Thompson had experience with turnaround, making some improvements at the district’s alternative high school before starting at Adams City. Small changes he was making seemed promising, the review panel noted.

Then in late 2016, Abrego joined the district as the new superintendent. Abrego said that Thompson, as a good leader, could make more of an impact in a district-level position.

A replacement for Thompson hasn’t been found, so staff from the Colorado Department of Education steered the district in another direction. Without strong school leadership, they said, a plan that grants more school-level autonomy wouldn’t work.

Abrego said he hopes the Adams 14 board will confirm the appointments of four assistant principals this week to start securing next year’s school leaders.

District leaders said they still want to roll out the plan that had been created for the school when leaders thought they would seek innovation status.

They are no longer asking for official waivers from any state or local rules, but they do want to make changes to make the school more stable. Chief among the changes: creating a safety net for the next time a principal leaves. The district would convene a governing board made up of teachers, staff, students and parents to propose schedules, programs and review the school’s budget so that if principals continue to come and go, some of the duties of a principal won’t fall to the wayside. This year, in the absence of a principal, Abrego took on some of that role.

“The belief is that consistency itself will help retain and grow teacher talent, resulting in increased achievement and building capacity for more leadership roles,” the innovation plan states.

For now, students and staff are worried about important questions facing the school — and whose job it is to answer them.

When students raised questions for the district about specific programs they heard might be cut next year, Abrego explained that he didn’t know exactly what the school’s budget said. He had allowed the school’s leaders, temporary as they may be, to draft it.

Freshman Miah McKinney, 15, is most concerned with the arts, especially after a recent student production of “Grease” won acclaim.

“That’s something I feel we deserve and need,” she said. “They’re doing something well with the program so they shouldn’t defund it now.”

The school for years has talked about building its many elective career classes into pathways, where students could pick a clear sequence of classes to lead them to graduation.

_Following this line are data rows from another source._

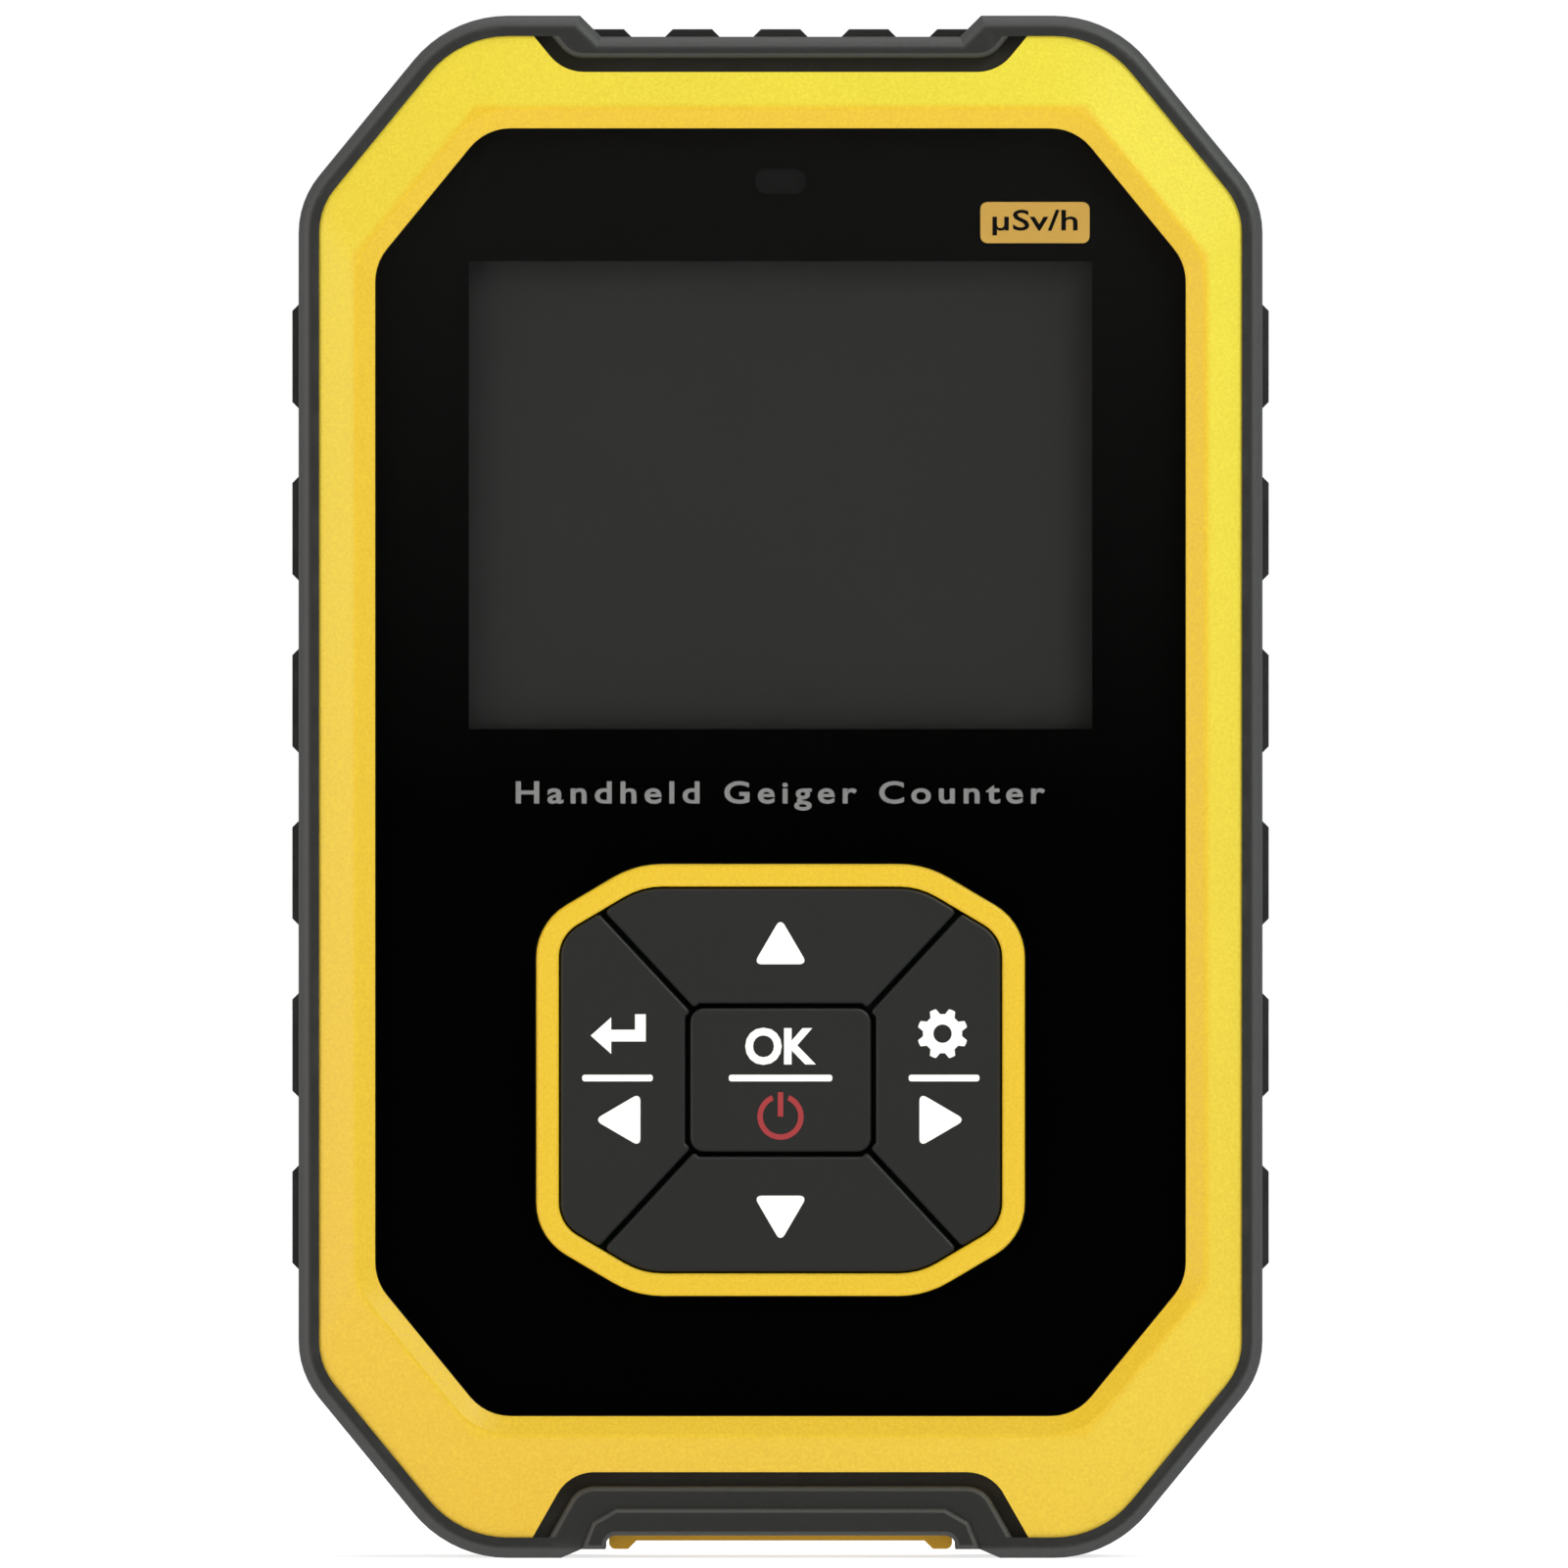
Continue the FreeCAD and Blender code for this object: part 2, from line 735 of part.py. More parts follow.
def make_front_shell():
    body = body_named("front_shell")
    face_pad(body, case_outline("bumper_wall"), "rim_drop", "parting - rim_drop", name="Sides")
    edge = outline(face_sketch(body, "FrameEdge", "rim_drop"), case_outline("bumper_wall"))
    crest_grow = "ridge_width + ridge_flat / 2"
    crest = outline(face_sketch(body, "Crest", "0"), window_outline(crest_grow))
    loft(body, "AdditiveLoft", edge, crest)
    inner = outline(face_sketch(body, "CrestInside", "0"), window_outline("ridge_width - ridge_flat / 2"))
    window = outline(face_sketch(body, "Window", "window_drop"), window_outline("0"))
    loft(body, "SubtractiveLoft", inner, window)
    face_pocket(body, window_outline("0"), "window_drop", less(PLATE_FRONT, "window_drop"), name="LensSeat")
    near_inset = plus("bumper_wall", "low_notch_depth", "notch_wall")
    wall_inset = plus("bumper_wall", "shell_wall")
    face_pocket(body, case_outline(wall_inset, near_inset), PLATE_BACK, less("cavity_drop", PLATE_BACK))
    face_pocket(body, case_outline(wall_inset, CAVITY_INSET), "cavity_drop", "parting - cavity_drop")
    for end in ("top", "low"):
        face_pocket(body, mirrored_corners(notch_corners(end)), "0", "notch_drop", name="Notch")
        step_depth = "parting - notch_drop"
        face_pocket(body, mirrored_corners(step_corners(end)), "notch_drop", step_depth, name="Step")
    ring_height = less(PLATE_FRONT, "ring_drop")
    face_pad(body, keypad_outline("0"), PLATE_FRONT, ring_height, away=False, name="Ring")
    face_pocket(body, keypad_outline("-ring_wall"), "ring_drop", less(PLATE_BACK, "ring_drop"))
    fillet(body, at_depth("ring_drop"), "ring_edge")
    display = centred_block(
        "display_half_width + display_margin",
        "display_half_height + display_margin",
        DISPLAY_Z,
        "display_margin",
    )
    face_pocket(body, display, PLATE_FRONT, "plate_thickness", name="DisplayOpening")
    lamp = centred_block("lamp_half_width + lamp_gap", "lamp_half_height + lamp_gap", LAMP_Z, "lamp_round")
    face_pocket(body, lamp, PLATE_FRONT, "plate_thickness", name="LampOpening")
    bosses = four_places(BOSS_X, BOSS_Z)
    round_features(body, bosses, "boss_radius", PLATE_BACK, less("parting", PLATE_BACK), pad, "Bosses")
    screw_end = "parting - case_screw_bite - screw_room"
    pilot = "case_screw_radius + screw_gap"
    round_features(body, bosses, pilot, screw_end, "case_screw_bite + screw_room", pocket, "Pilots")
    posts = four_places(POST_X, POST_Z)
    round_features(body, posts, "post_radius", PLATE_BACK, less("board_drop", PLATE_BACK), pad, "Posts")
    post_end = "board_drop - board_screw_bite - screw_room"
    pilot = "board_screw_radius + screw_gap"
    round_features(body, posts, pilot, post_end, "board_screw_bite + screw_room", pocket, "PostPilots")
    mouth = socket_block(
        "socket_half_width + socket_gap", "socket_half_depth + socket_gap", "socket_round + socket_gap"
    )
    level_cut(body, mouth, "bumper_wall", "end_wall", name="SocketMouth")


def bumper_sides(body, behind, length, edge_drop, radius):
    """A bumper's outside: its round outer edge, the valley in its top and the arch between its feet."""
    face_pad(body, case_outline("0"), behind, length, name="Sides")
    valley = [
        ("valley_ramp + step_depth", "case_height + step_depth", None),
        ("valley_ramp - valley_depth", "case_height - valley_depth", None),
    ]
    face_pocket(body, mirrored_corners(valley), behind, length, name="Valley")
    fillet(body, at_depth(edge_drop), radius)
    arch = [
        ("arch_half_width", "arch_height", "arch_round"),
        ("arch_half_width", "foot_rise", None),
        ("foot_inside - foot_ramp", "foot_rise", None),
        ("foot_inside", "0", None),
        ("foot_inside", "-step_depth", None),
    ]
    face_pocket(body, mirrored_corners(arch), behind, length, name="Arch")


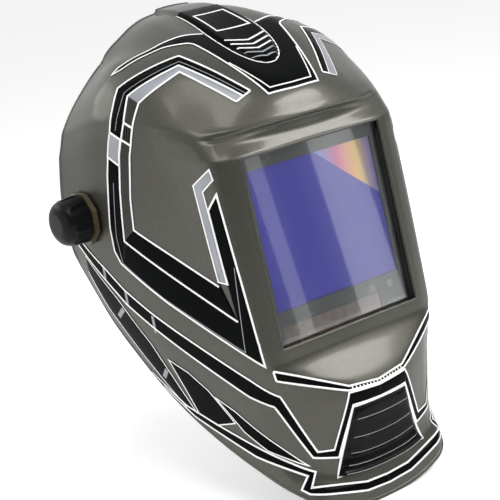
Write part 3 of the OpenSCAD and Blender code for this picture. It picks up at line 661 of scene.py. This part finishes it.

It’s also part of the school’s innovation plan.

McKinney said she hasn’t been told about a pathway, but various teachers have steered her toward or away from classes she should take so she can one day go to college.

McKinney points out that the school isn’t bad for everyone. She knows five students from the school this year earned the prestigious Daniels Scholarship, a competitive scholarship that selects students based on character, leadership, academic history and financial need. Others agree.

“People think that our school is the way it is because of the students and teachers,” Gonzales said. “But really, we’re the ones trying to do the work to save the school.”